Whether it was the interdisciplinary thesis on feminism and social media platform politics of Sabarimalai, the triple talaq case or the ethnographic study on IT skill training hubs in Ameerpet (that featured in at least 20-25 talks), Dr. Rangaswamy has always irreverently teased the boundaries of her craft.

A shop floor ethnography on nine companies sought to understand what makes an industry automate its work processes. Interesting insights were gleaned from an ethnographic study of Uber drivers and the HCI of everyday driving of Uber, with a sociological perspective of the gig economy driving it. One student’s paper studied the intersections of technology and human-centrism in the aadhaar study while another quirky experiment explored the VR dating scene in a college. In a study that spanned a decade, her first Ph.D student has just submitted his thesis in digital humanities; on Indian miniature folk paintings with the view to extract universal formal properties of specific art forms.

Technology and development studies have been my moorings, says the social scientist who is a member of the international advisory board of the United Nations University Institute in Macau. She has an enviable track record of publications in top tier conferences like SIGCHI, CSCW, ICTD, IFIP and COMPASS. She is slated to deliver a keynote talk at a workshop at ACM FAccT on June 21st. The Ethnographic Praxis in Industry Conference (EPIC) has been close to her heart for the last 17 years; as a publishing author, organiser and now as Paper Chair at the 2022 Amsterdam conference.

Dr. Rangaswamy is an empaneled examiner at several universities including IIT Bombay and Hyderabad, University of Hyderabad and NID Ahmedabad and consultant with IIIT Delhi, NID Bangalore design department and IIT Gandhinagar for their digital humanities.

What drives the perpetual Witness?
“Chennai city inculcated the love of reading, music and films, three things that shaped my life”, says Dr. Nimmi Rangaswamy. As a youngster, she dabbled in amateur drama. Her thespian flair would later spill over into her lectures. Says the movie buff who belongs to an online cinema appreciation community, “I watch as many movies as I can, read and reflect upon it and that’s how I de-stress.” Ten laps around the swimming pool keeps her body fit and her brain buzzing like a chainsaw. When her son went abroad for higher studies, she had to deal with an empty nest syndrome. Not one to waste a good crisis, she channeled her angst into research and 2014 would become the most productive year of her life.
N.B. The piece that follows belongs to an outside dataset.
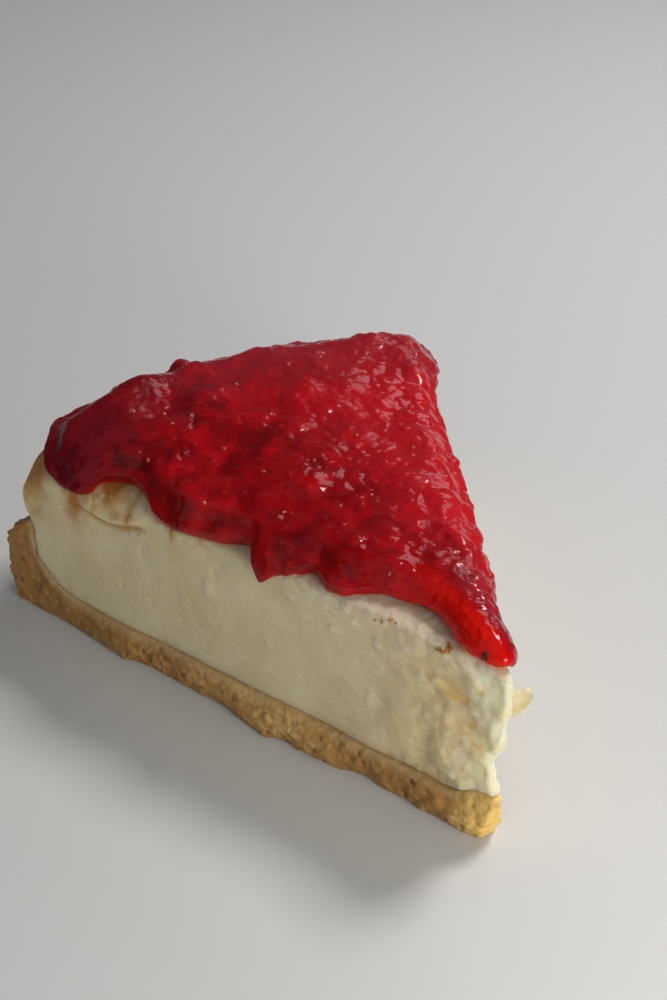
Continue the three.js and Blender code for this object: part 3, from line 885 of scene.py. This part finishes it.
def make_biscuit():
    piece = fine_copy("biscuit_base", "biscuit_crust", BISCUIT_VOXEL, BISCUIT_SMOOTHING, SHARP_ANGLE)
    mesh = piece.data
    points, normals = read(mesh)
    radius = slice_places(points)[0]
    to_filling = way_to(points, tree_of(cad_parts["cheese_filling"].data), FILLING_REACH)[1]
    pressed = fade(to_filling, 0.6, 3.0)
    crumb_away, crumb_owner = grains(points, 1.35, 320)
    away, owner = grains(points, (2.9, 2.9, 2.3), 330)
    crumbly = 0.35 + 0.65 * ramp(layered(points, 7, 350, 2), -0.25, 0.25)
    crumbs = fade(crumb_away, 0.1, 0.75) * (CRUMB_HEIGHT + CRUMB_CHANGE * crumb_owner)
    chunks = fade(away, 0.15, 0.8) * (CHUNK_HEIGHT + CHUNK_CHANGE * owner)
    swells = SWELL_HEIGHT * layered(points, 5, 360, 2)
    pits = ramp(layered(points, 1.5, 340, 2), 0.35, 0.65)
    relief = (crumbs - PIT_DEPTH * pits) * crumbly + chunks + swells - BISCUIT_LOWERED
    relief *= (1 - 0.85 * pressed) * (1 - 0.9 * fade(normals[:, 2], -0.9, -0.5))
    on_cut = np.maximum(cut_mask(normals, LEFT_OUTWARD), cut_mask(normals, RIGHT_OUTWARD))
    relief -= DRAWN_IN * on_cut * fade(to_filling, 0.3, 2.2)
    points += normals * relief[:, None]
    points[:, 2] = np.maximum(points[:, 2], 0)
    write(mesh, points)

    # painted shade in the pits and in the gaps between crumbs
    holes = np.clip(pits + 0.6 * ramp(crumb_away, 0.45, 0.8), 0, 1)
    low = fade(points[:, 2], 0.2, 3.2)
    left_end = ramp(radius, 35, 95)
    by_tip = ramp(radius, 6, 9) * fade(radius, 30, 45)
    store(
        mesh,
        pit=holes * (1 - 0.8 * pressed),
        grain=crumb_owner * 0.5 + 0.5,
        pressed=pressed,
        # painted light on the crust's tip
        lit_tip=fade(radius, 2, 7),
        toasted=np.maximum(low, np.maximum(left_end, 0.95 * by_tip)),
    )
    finish_mesh(piece, biscuit_material())
    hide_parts("biscuit_base")
    return piece


def biscuit_material():
    material, tree, shader = new_material("biscuit_crust")
    place = millimetres(tree)
    crumb = cells(tree, place, 1.2)
    tone = add(tree, "ShaderNodeSeparateColor", Color=crumb.outputs["Color"]).outputs[0]
    colour = mixed(tree, stored(tree, "grain"), CRUMB, LIGHT_CRUMB)
    colour = mixed(tree, spread(tree, tone, 0.6, 1, 0, 0.6), colour, PALE_CELL)
    colour = mixed(tree, spread(tree, tone, 0.3, 0, 0, 0.6), colour, DARK_CELL)
    clouds = spread(tree, noise(tree, place, 7, 3), 0.35, 0.7)
    colour = mixed(tree, product_of(tree, clouds, 0.4), colour, CLOUDED)
    # painted shade in the pits and between crumbs
    colour = tinted(tree, colour, "pit", 0.7, PIT)
    colour = tinted(tree, colour, "toasted", 0.8, TOASTED)
    colour = tinted(tree, colour, "pressed", 0.5, PRESSED)
    # painted light, golden, on the crust's tip
    colour = tinted(tree, colour, "lit_tip", spread(tree, tone, 0, 0.5, 0.55, 0.95), GOLDEN)

    grain = noise(tree, place, 0.7, 4, 0.7)
    relief = bump(tree, grain, 0.12)
    relief = bump(tree, spread(tree, crumb.outputs["Distance"], 0.7, 0.1), 0.1, relief)
    fill_shader(
        tree,
        shader,
        Base_Color=colour,
        Normal=relief,
        Roughness=spread(tree, grain, 0.3, 0.7, 0.5, 0.8),
        Subsurface_Weight=0.3,
        Subsurface_Radius=(1, 0.6, 0.3),
        Subsurface_Scale=2 * MM,
    )
    return material


biscuit = make_biscuit()
filling = make_filling(tree_of(biscuit.data))
filling_tree = tree_of(filling.data)
make_shaving()
topping = make_topping(filling_tree)
topping_tree = tree_of(topping.data)


# Seeds of the strawberries, sunk a little in the topping
SEED_LENGTH = 1.15
SEED_SINK = 0.1
SEED_COUNT = 24
SEEDS_APART = 5
SEED_COLOURS = ((0.50, 0.06, 0.025), (0.60, 0.15, 0.06))
# The nearest ones: radius and share
PLACED_SEEDS = (
    (86.0, -0.02),
    (77.9, 0.10),
    (71.9, 0.36),
    (64.7, 0.43),
    (69.1, -0.40),
    (51.7, 0.04),
    (51.8, 0.14),
)
# Dark specks in the topping: distance from the tip, height and size
SPECK_COLOURS = ((0.045, 0.002, 0.002), (0.10, 0.004, 0.004))
SPECKS = (
    (4.3, 44.2, 0.55),
    (4.7, 43.7, 0.6),
    (4.2, 43.3, 0.5),
    (4.9, 43.0, 0.35),
    (20.5, 42.9, 0.55),
    (21.1, 42.6, 0.4),
)
# Clusters of browned grains on the filling: distance from the tip, height, grains and reach
GRAIN_COLOURS = ((0.30, 0.11, 0.018), (0.50, 0.24, 0.055))
GRAIN_SIZES = (0.28, 0.5)
GRAIN_CLUSTERS = (
    (13.6, 40.4, 7, 0.45),
    (12.0, 41.0, 8, 0.45),
    (17.6, 42.2, 4, 0.4),
    (18.6, 43.0, 3, 0.5),
    (24.3, 41.0, 3, 0.6),
    (27, 40.0, 2, 0.8),
)
ABOVE = 80  # height from which plumb lines are dropped onto the topping
BESIDE = 20  # distance from which level lines are sent onto the left cut
SMALL_PATCH = {"patch": 1, "edges": (0.35, 0.65), "grain": 0.3, "depth": 0.05}
SEED_PATCH = {"patch": 6, "edges": (0.3, 0.7), "grain": 0.3, "depth": 0.05}


def ball(rings, sides):
    """Points and faces of a unit ball, longest axis along X."""
    points = [(1, 0, 0)]
    for ring in range(1, rings):
        tilt = math.pi * ring / rings
        for side in range(sides):
            turn = math.tau * side / sides
            points.append((math.cos(tilt), math.sin(tilt) * math.cos(turn), math.sin(tilt) * math.sin(turn)))
    points.append((-1, 0, 0))
    last = len(points) - 1
    start = last - sides
    faces = [(0, 1 + side, 1 + (side + 1) % sides) for side in range(sides)]
    faces += bands(1, rings - 2, sides)
    faces += [(last, start + (side + 1) % sides, start + side) for side in range(sides)]
    return points, faces


def scatter(name, places, shape, material):
    """One mesh of many small pieces. Each place is a matrix in millimetres."""
    points, faces = shape
    all_points, all_faces = [], []
    for place in places:
        start = len(all_points)
        all_points += [place @ Vector(point) for point in points]
        all_faces += [tuple(start + corner for corner in face) for face in faces]
    finish_mesh(new_piece(name, all_points, all_faces), material)


def lying(point, normal, turn, size):
    """A matrix that lays a shape flat on a surface, turned about its normal."""
    upright = Vector(normal).to_track_quat("Z", "X").to_matrix().to_4x4()
    spin = Matrix.Rotation(turn, 4, "Z")
    return Matrix.Translation(point) @ upright @ spin @ Matrix.Diagonal((*size, 1))


def met(tree, start, direction):
    """Where a line from a start meets a piece, and the piece's normal there."""
    point, normal, _, _ = tree.ray_cast(start * MM, direction)
    return (point / MM, normal) if point is not None else (None, None)


def from_above(tree, radius, share):
    """Where a plumb line at this place of the slice meets a piece."""
    angle = share * HALF_ANGLE
    start = Vector((TIP.x + radius * math.sin(angle), TIP.y + radius * math.cos(angle), ABOVE))
    return met(tree, start, Vector((0, 0, -1)))


def onto_cut(tree, along, height):
    """The same for a level line onto the left cut, at a distance from the tip and a height."""
    outward = Vector(LEFT_OUTWARD)
    start = Vector((*TIP, height)) + Vector(LEFT_ALONG) * along + outward * BESIDE
    return met(tree, start, -outward)


def seed_places(tree):
    random = np.random.default_rng(7)
    spots = list(PLACED_SEEDS)
    while len(spots) < SEED_COUNT:
        radius = RIM_RADIUS * math.sqrt(random.uniform(0.05, 0.83))
        share = random.uniform(-0.88, 0.92)
        apart = [math.hypot(radius - r, (share - s) * radius * HALF_ANGLE) for r, s in spots]
        if min(apart) > SEEDS_APART:
            spots.append((radius, share))
    places = []
    for radius, share in spots:
        point, normal = from_above(tree, radius, share)
        if point is not None:
            half = SEED_LENGTH / 2 * random.uniform(0.75, 1.05)
            size = (half, half * 0.75, half * 0.5)
            places.append(lying(point - normal * SEED_SINK, normal, random.uniform(0, math.tau), size))
    return places


def speck_places(tree):
    random = np.random.default_rng(11)
    places = []
    for along, height, size in SPECKS:
        point, normal = onto_cut(tree, along, height)
        if point is not None:
            shape = (size, size * 0.8, size * 0.3)
            places.append(lying(point, normal, random.uniform(0, math.tau), shape))
    return places


def grain_places(tree):
    random = np.random.default_rng(12)
    places = []
    for along, height, count, reach in GRAIN_CLUSTERS:
        for _ in range(count):
            spot = (along + random.normal(0, reach), height + random.normal(0, reach * 0.5))
            point, normal = onto_cut(tree, *spot)
            if point is not None:
                size = random.uniform(*GRAIN_SIZES)
                shape = (size, size * 0.8, size * 0.6)
                places.append(lying(point, normal, random.uniform(0, math.tau), shape))
    return places


seeds = plain_material("strawberry_seeds", SEED_COLOURS, **SEED_PATCH, Roughness=0.3, Coat_Weight=0.2)
dark_flesh = plain_material("dark_specks", SPECK_COLOURS, **SMALL_PATCH, Roughness=0.25)
browned = plain_material("browned_grains", GRAIN_COLOURS, **SMALL_PATCH, Roughness=0.6)
scatter("strawberry_seeds", seed_places(topping_tree), ball(6, 8), seeds)
scatter("dark_specks", speck_places(topping_tree), ball(6, 8), dark_flesh)
scatter("browned_grains", grain_places(filling_tree), ball(5, 6), browned)


# Floor and light
FLOOR_HALF_SIZE = 2000
FLOOR_BELOW = 0.05
FLOOR_GREY = (0.68, 0.68, 0.68)
WORLD_COLOUR = (0.88, 0.93, 1)
WORLD_STRENGTH = 0.07


def by_view(right, ahead, up):
    """A place by its distances to the right in the view, ahead and up."""
    return VIEW_RIGHT * right + VIEW_LEVEL * ahead + Vector((0, 0, up))


# Each light's name, place, target, size, power and colour
SLICE_MIDDLE = Vector((0, 0, 20))
LIGHTS = (
    ("window", by_view(330, 240, 600), SLICE_MIDDLE, 180, 2.9, (1, 0.98, 0.95)),
    ("ceiling", by_view(0, -250, 1200), SLICE_MIDDLE, 2000, 2.2, (0.92, 0.96, 1)),
    ("far_panel", by_view(250, 620, 430), SLICE_MIDDLE, 260, 0.42, (1, 0.95, 1)),
    ("fill", by_view(-420, -480, 300), SLICE_MIDDLE, 700, 0.42, (0.97, 0.98, 1)),
    ("front", Vector((16, -300, 110)), Vector((0, -55, 25)), 110, 0.42, (1, 0.97, 0.90)),
)


def make_floor():
    far = FLOOR_HALF_SIZE
    corners = [(x, y, -FLOOR_BELOW) for x, y in ((-far, -far), (far, -far), (far, far), (-far, far))]
    floor = new_piece("floor", corners, [(0, 1, 2, 3)])
    material, tree, shader = new_material("floor")
    fill_shader(tree, shader, Base_Color=opaque(FLOOR_GREY), Roughness=0.6)
    floor.data.materials.append(material)


def make_lights():
    world = bpy.data.worlds.new("studio")
    world.use_nodes = True
    background = world.node_tree.nodes["Background"]
    background.inputs["Color"].default_value = opaque(WORLD_COLOUR)
    background.inputs["Strength"].default_value = WORLD_STRENGTH
    bpy.context.scene.world = world
    bpy.context.scene.view_settings.view_transform = "Standard"
    for name, place, target, size, power, colour in LIGHTS:
        data = bpy.data.lights.new(name, "AREA")
        data.size = size * MM
        data.energy = power
        data.color = colour
        light = linked(name, data)
        light.location = place * MM
        light.rotation_euler = (target - place).to_track_quat("-Z", "Y").to_euler()


make_floor()
make_lights()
“What truly gives me joy is that whether it’s a movie, book, academic paper or even a group discussion, when I suddenly land on an insight about human behaviour, it blows my mind”, she admits. “I don’t know if it is the anthropologist in me but what gives me a high is when a conversation brings me closer to understanding human behaviour”.

Deepa Shailendra is a freelance writer for interior design publications; an irreverent blogger, consultant editor and author of two coffee table books. A social entrepreneur who believes that we are the harbingers of the transformation and can bring the change to better our world.



  1. Nimmi Rangaswami has truly aced the intersection of human sciences with technology. She must be commended for her studies on technology inspired social behaviour among the youth that gave them the agency to transform themselves into an identifiable segment of society with huge potential to influence and direct social norms.